## WHAT YOU WILL DO
Write out each line beneath this one exactly as it reads.
BEGIN SUPPLIED ENTRIES
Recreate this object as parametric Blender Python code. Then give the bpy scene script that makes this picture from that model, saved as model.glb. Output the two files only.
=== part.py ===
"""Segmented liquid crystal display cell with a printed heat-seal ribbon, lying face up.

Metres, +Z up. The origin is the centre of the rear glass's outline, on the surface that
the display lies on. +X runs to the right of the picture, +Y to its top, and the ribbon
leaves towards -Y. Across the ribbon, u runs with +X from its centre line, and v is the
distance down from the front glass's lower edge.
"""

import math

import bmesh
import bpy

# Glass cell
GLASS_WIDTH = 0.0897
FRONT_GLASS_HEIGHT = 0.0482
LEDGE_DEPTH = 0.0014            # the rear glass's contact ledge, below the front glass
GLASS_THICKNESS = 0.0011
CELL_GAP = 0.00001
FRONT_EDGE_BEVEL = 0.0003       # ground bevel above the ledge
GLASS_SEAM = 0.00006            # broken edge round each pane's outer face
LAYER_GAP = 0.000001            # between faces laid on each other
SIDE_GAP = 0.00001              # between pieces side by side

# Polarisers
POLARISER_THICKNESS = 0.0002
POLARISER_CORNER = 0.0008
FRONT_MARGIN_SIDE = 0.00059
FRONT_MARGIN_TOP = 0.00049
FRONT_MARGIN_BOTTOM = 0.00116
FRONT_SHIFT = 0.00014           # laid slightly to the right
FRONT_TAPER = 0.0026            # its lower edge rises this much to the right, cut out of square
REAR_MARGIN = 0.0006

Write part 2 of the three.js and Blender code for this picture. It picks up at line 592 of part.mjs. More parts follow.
END SUPPLIED ENTRIES
## FULL SOLUTION
Recreate this object as parametric Blender Python code. Then give the bpy scene script that makes this picture from that model, saved as model.glb. Output the two files only.
=== part.py ===
"""Segmented liquid crystal display cell with a printed heat-seal ribbon, lying face up.

Metres, +Z up. The origin is the centre of the rear glass's outline, on the surface that
the display lies on. +X runs to the right of the picture, +Y to its top, and the ribbon
leaves towards -Y. Across the ribbon, u runs with +X from its centre line, and v is the
distance down from the front glass's lower edge.
"""

import math

import bmesh
import bpy

# Glass cell
GLASS_WIDTH = 0.0897
FRONT_GLASS_HEIGHT = 0.0482
LEDGE_DEPTH = 0.0014            # the rear glass's contact ledge, below the front glass
GLASS_THICKNESS = 0.0011
CELL_GAP = 0.00001
FRONT_EDGE_BEVEL = 0.0003       # ground bevel above the ledge
GLASS_SEAM = 0.00006            # broken edge round each pane's outer face
LAYER_GAP = 0.000001            # between faces laid on each other
SIDE_GAP = 0.00001              # between pieces side by side

# Polarisers
POLARISER_THICKNESS = 0.0002
POLARISER_CORNER = 0.0008
FRONT_MARGIN_SIDE = 0.00059
FRONT_MARGIN_TOP = 0.00049
FRONT_MARGIN_BOTTOM = 0.00116
FRONT_SHIFT = 0.00014           # laid slightly to the right
FRONT_TAPER = 0.0026            # its lower edge rises this much to the right, cut out of square
REAR_MARGIN = 0.0006

Write part 2 of the three.js and Blender code for this picture. It picks up at line 592 of part.mjs. More parts follow.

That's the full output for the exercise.